During a July 2014 compliance inspection, ATF agents found that "Stag had possession of a total of 62 machine guns and machine gun receivers that were registered to another entity, or were not registered at all."

The company had been cited by ATF in 2007 for a number of regulatory violations.

"What occurred in this case is absolutely unacceptable and will not be tolerated," ATF Special in Charge Daniel J. Kumor said in a statement.

Stag, through Malkowski, pleaded guilty to a felony charge of possession of a machine gun not registered to the company. Malkowski pleaded guilty to a misdemeanor charge of failure to maintain proper firearm records.

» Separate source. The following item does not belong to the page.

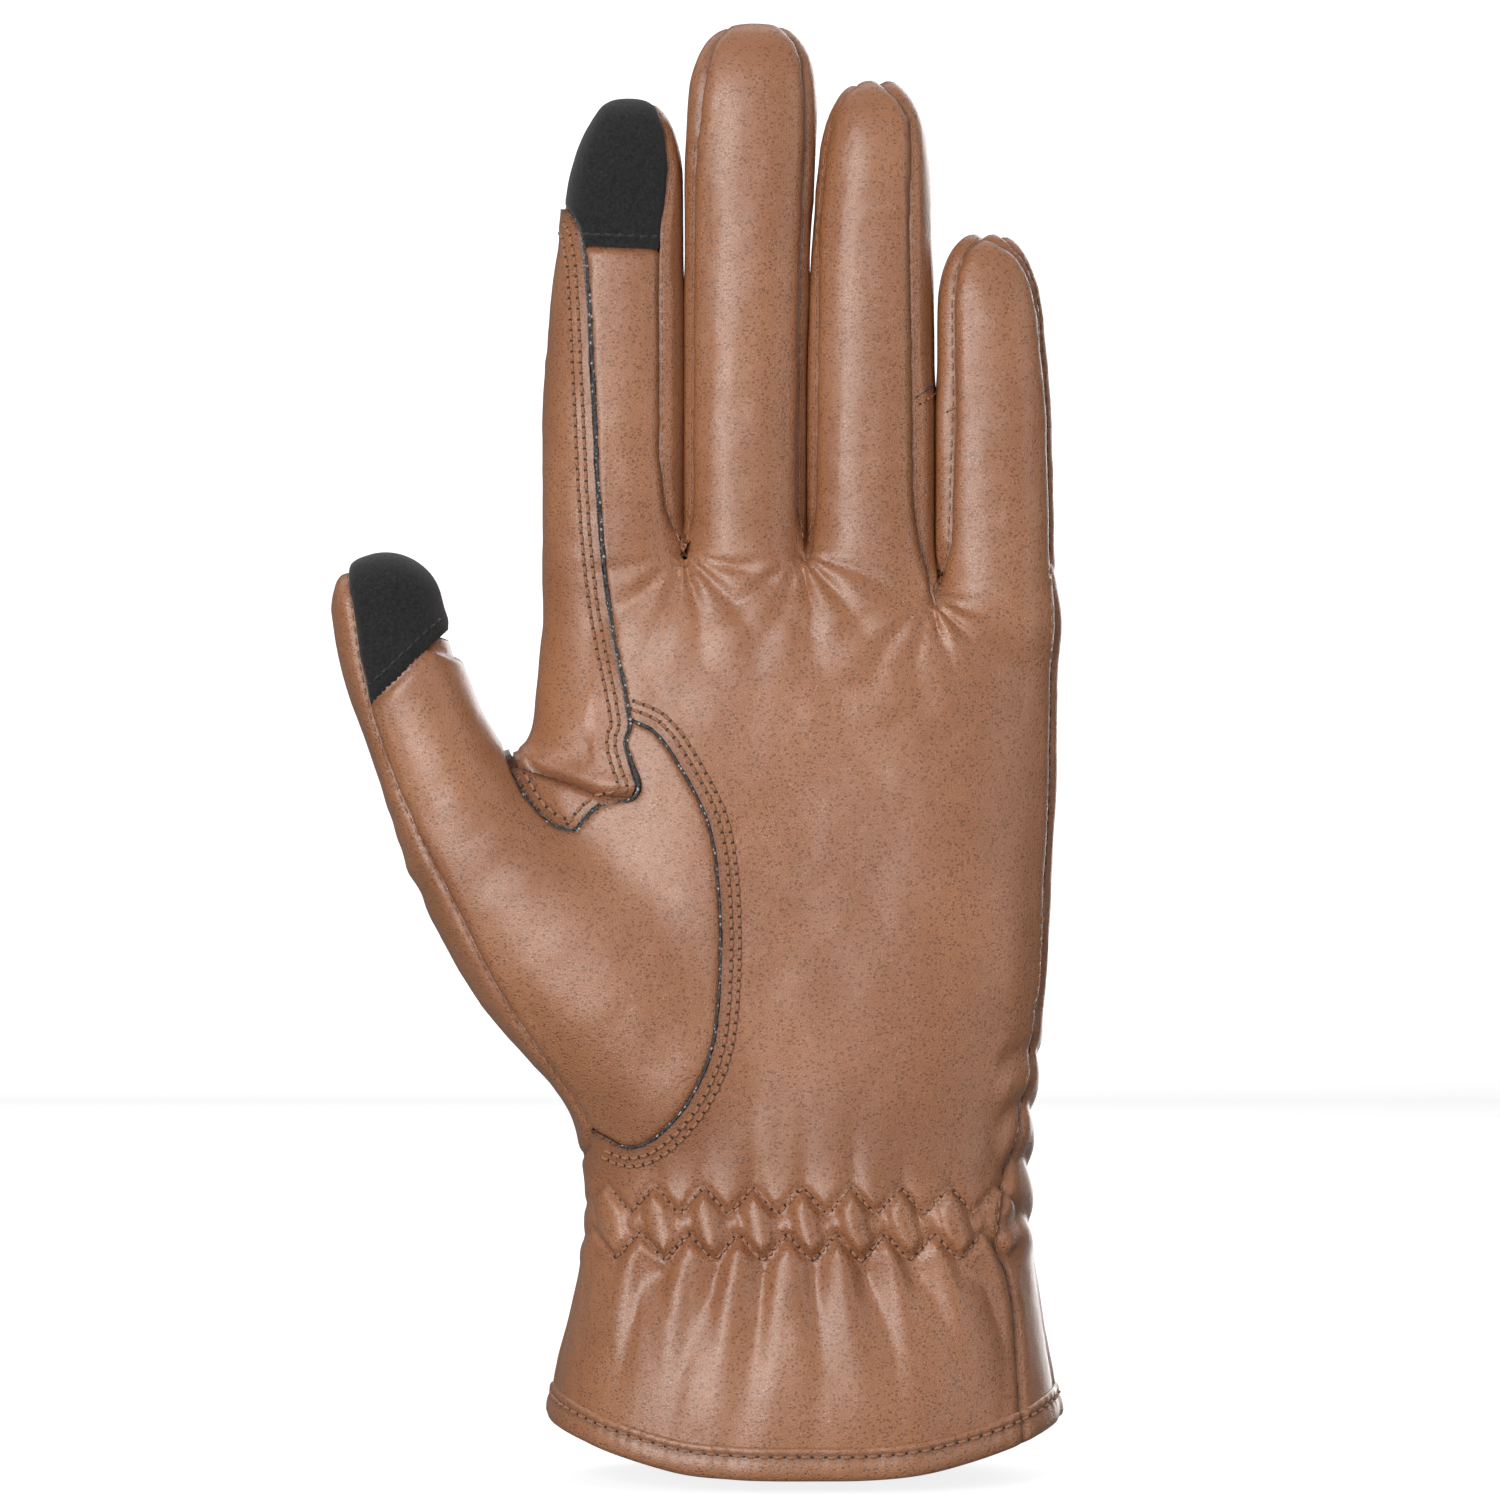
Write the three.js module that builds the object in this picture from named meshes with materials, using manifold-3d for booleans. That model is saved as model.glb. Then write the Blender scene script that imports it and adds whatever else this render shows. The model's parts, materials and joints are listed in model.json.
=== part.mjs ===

The company agreed to pay a fine of $500,000, while Malkowski personally was fined $100,000. He agreed to leave the company and never again own, operate or manage a firearms company.

While ATF inspectors were able to reconcile most of the 3,000 improper firearm transfers using paperwork on site, 10% of those transfers could not be reconciled.

As of December 2015, authorities said roughly 200 firearms were reported as lost or stolen.

Dierdre M. Daly, U.S. Attorney for the District of Connecticut, said, “It is critically important for those who are responsible for manufacturing firearms, especially high-powered semiautomatic rifles, to diligently comply with federal firearms laws throughout the production and distribution process. Stag’s misconduct has resulted in hundreds of these weapons being lost or untraceable. In addition, Stag’s possession of dozens of unregistered machine guns is particularly egregious.”